The cables 204, the mesh 304, and the sheet metal ring 404 may all generally be referred to as elastomeric seal reinforcers. While specific structures are provided above to describe the elastomeric seal reinforcers, it may be appreciated that other structures molded into the elastomeric seal 102 are also contemplated without departing from the scope of the present disclosure. Further, any combination of the different elastomeric seal reinforcers (e.g., cables 204, mesh 304, and sheet metal rings 404) within an individual embodiment of the elastomeric seal 102 is also contemplated.



FIG. 6A is a sectional view of an embodiment of the elastomeric seal 102 of the packer 100 while deployed within the wellbore 200. In the illustrated embodiment, to help prevent swab off while running the packer 100 downhole, the sections 102A-102C of the elastomeric seal 102 include rings 604 installed on an outer surface of the sections 102A-102C. The rings may be installed on the outer surface of the sections 102A-102C such that they extend beyond the sections 102A-102C in a radially outward direction from the longitudinal axis 107. In another embodiment, the sections 102A-102C include grooves (not shown) that receive the rings 604 such that the outer edge of the rings 604 are flush with an outer edge of the sections 102A-102C. The rings 604 may generally increase stiffness of the elastomeric seal 102 while the packer 100 is run downhole within the wellbore 200 without ultimately impacting an effectiveness of the seal between the wellbore wall or casing 202 and the elastomeric seal 102. Increasing the stiffness of the elastomeric seal 102 prevents swab off of the elastomeric seal 102 when the packer 100 is run downhole within the wellbore 200.


The rings 604 may include a controlled disappearing capability. For example, the rings 604 may be made with a eutectic, reactive, or dissolvable material that dissolves or melts by the time the packer 100 reaches a desired depth within the wellbore 200. In such an embodiment, the rings 604 may be made from degradable polymers (e.g., Polyglycolide (PGA)), eutectic alloys, galvanic composition, aluminum, salt, compressed wood product, or other degradable materials. By way of example, the rings 604 made of eutectic material may dissolve at approximately 180 degrees Fahrenheit. Other rings 604 made from reactive or dissolvable material may be designed to melt or dissolve after a certain amount of time exposed to wellbore fluids. In another embodiment, the rings 604 may be made from a benign material that does not interfere with a setting process of the packer 100. For example, the benign material may stretch with the elastomeric seal 102 and/or the benign material may be cut in a way that enables high expansion without rupturing. In such an embodiment, the rings 604 may be made from metals and alloys (e.g., carbon steel, stainless steel, nickel alloys, etc.), titanium, thermoplastics, thermoset materials, or any other materials sufficient for use as the rings 604. In any embodiment, the rings 604 provide no mechanical limitation to setting the elastomeric seal 102 of the packer 100 once the packer 100 is activated upon reaching a desired downhole location.

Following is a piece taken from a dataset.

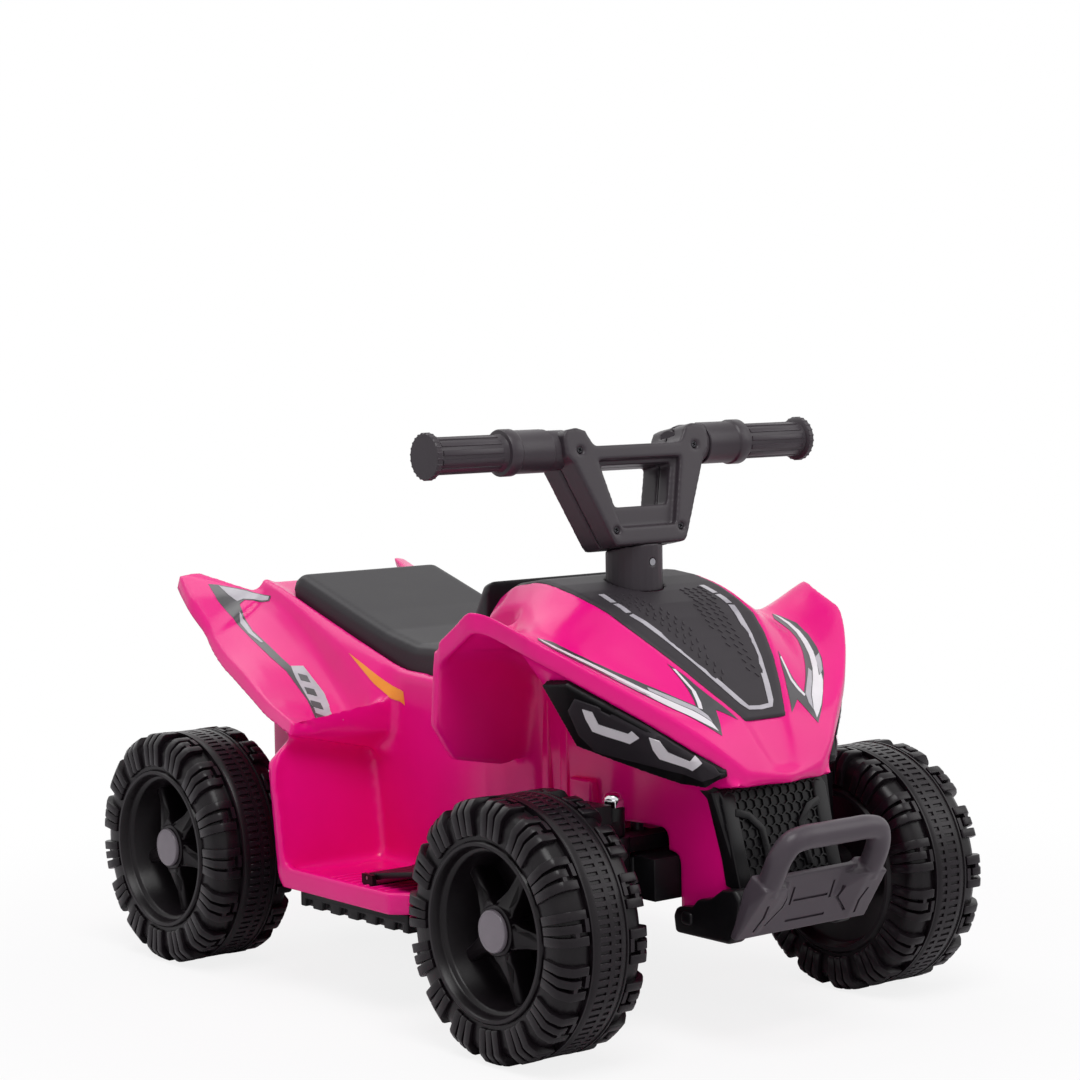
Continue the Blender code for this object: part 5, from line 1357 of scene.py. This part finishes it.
    def build_frame(self, side: Side) -> None:
        """The black strut down one side of the grille, and the bent bar that crosses the honeycomb.

        Args:
            side: the side that they are on.
        """
        outer, inner = self.strut_faces
        corners = mirrored([(outer, -forward, z) for forward, z in self.strut], side)
        strut = Form.outline(corners).raised((side.value * (inner - outer) / 1000, 0, 0))
        strut.bevelled(0.0014, 3).done(f"grille_strut_{side.word}", Skin.SATIN, "chassis", smooth=40)
        middle = [Vector((x, 0, z)) for x, z in self.bent_bar]
        corners = [corner / 1000 for corner in strip(middle, self.bar_width, Vector((0, -1, 0)))]
        bar = Form.outline([(side.value * corner.x, -self.mesh_front, corner.z) for corner in corners])
        bar.raised((0, -self.bar_depth, 0)).bevelled(0.0009, 2).moved(self.slope())
        bar.done(f"grille_bar_{side.word}", Skin.SATIN, "chassis", smooth=40)

    def build_bumper(self) -> None:
        """The bumper: a sloping plate, a shoulder at each end and the tube loop that rises from them."""
        parts = [Form.outline(doubled(self.plate_edge)).raised(self.plate_depth), self.loop()]
        parts += [Form.hull(mirrored(self.shoulder, side)) for side in Side]
        bumper = parts[0].joined(*parts[1:]).softened(0.0009, 9, 0.5)
        for bar in self.pressed_lines():
            bumper.without(bar)
        bumper.done("front_bumper_moulded", Skin.BUMPER, "chassis", "front_bumper", smooth=50)
        for side in Side:
            self.build_wing(side)

    def loop(self) -> Form:
        """The bumper's tube, bent in one smooth run from one shoulder to the other."""
        path = doubled(self.half_loop)
        run = flowing(lengths(path), path, steps(lengths(path), 6))
        return Form.tube(run, self.loop_radius, Vector(self.loop_normal))

    def pressed_lines(self) -> list[Form]:
        """The cutters for the plate's pressed lines: a bar along each straight run."""
        lines = [mirrored(line, Side.LEFT) for line in self.lines_across]
        lines += [mirrored(line, side) for side in Side for line in self.lines_aside]
        out = Vector(self.plate_normal)
        half = self.line_width / 2
        bars = []
        for line in lines:
            for first, last in zip(line, line[1:]):
                way = (last - first).normalized()
                far = ((last - first).length + half, half, self.line_clearance)
                bar = Form.block((-half, -half, -self.line_depth), far)
                turn = Matrix((way, out.cross(way), out)).transposed().to_4x4()
                bars.append(bar.moved(Matrix.Translation(first) @ turn))
        return bars

    def build_wing(self, side: Side) -> None:
        """The stepped block that ties an end of the bumper to the body's foot.

        Args:
            side: the bumper's end.
        """
        outer, inner = self.wing_faces
        corners = mirrored([(outer, u, z) for u, z in self.wing], side)
        wing = Form.outline(corners).raised((side.value * (inner - outer) / 1000, 0, 0))
        wing.joined(Form.block(*mirrored(self.wing_tie, side))).bevelled(0.0032, 4)
        wing.done(f"bumper_wing_{side.word}", Skin.SATIN, "chassis", smooth=40)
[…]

The eutectic, reactive, or dissolvable material may be chosen to make up the rings 604 such that the rings 604 dissolve or melt either when the packer 100 reaches the desired depth or shortly after the packer 100 reaches the desired depth within the wellbore 200. An operator may control a running speed of the packer 100 based on both an estimate of time to dissolve or melt the rings 604 after exposure to wellbore fluids and temperatures and a desired downhole location of the packer 100 within the wellbore 200. In either option, the rings 604 are maintained when the packer 100 is run at a quick rate and/or when there is a high fluid flow rate around the packer 100 prior to the packer 100 reaching the desired downhole location.



FIG. 6B is a sectional view of the elastomeric seal 102 of FIG. 6A in an expanded state. As illustrated, the rings 604 positioned on an outer diameter of the elastomeric seal 102 have dissolved or melted such that the elastomeric seal 102 is no longer constrained by the rings 604. In another embodiment, the rings 604 made from a benign material may remain on the outer diameter of the elastomeric seal 102. In such an embodiment, the rings 604 expand in a direction radially outward from the longitudinal axis 107 along with the elastomeric seal 102. In another embodiment, the benign material of the rings 604 may break and fall away as the elastomeric seal 102 expands toward the wellbore wall or casing 202.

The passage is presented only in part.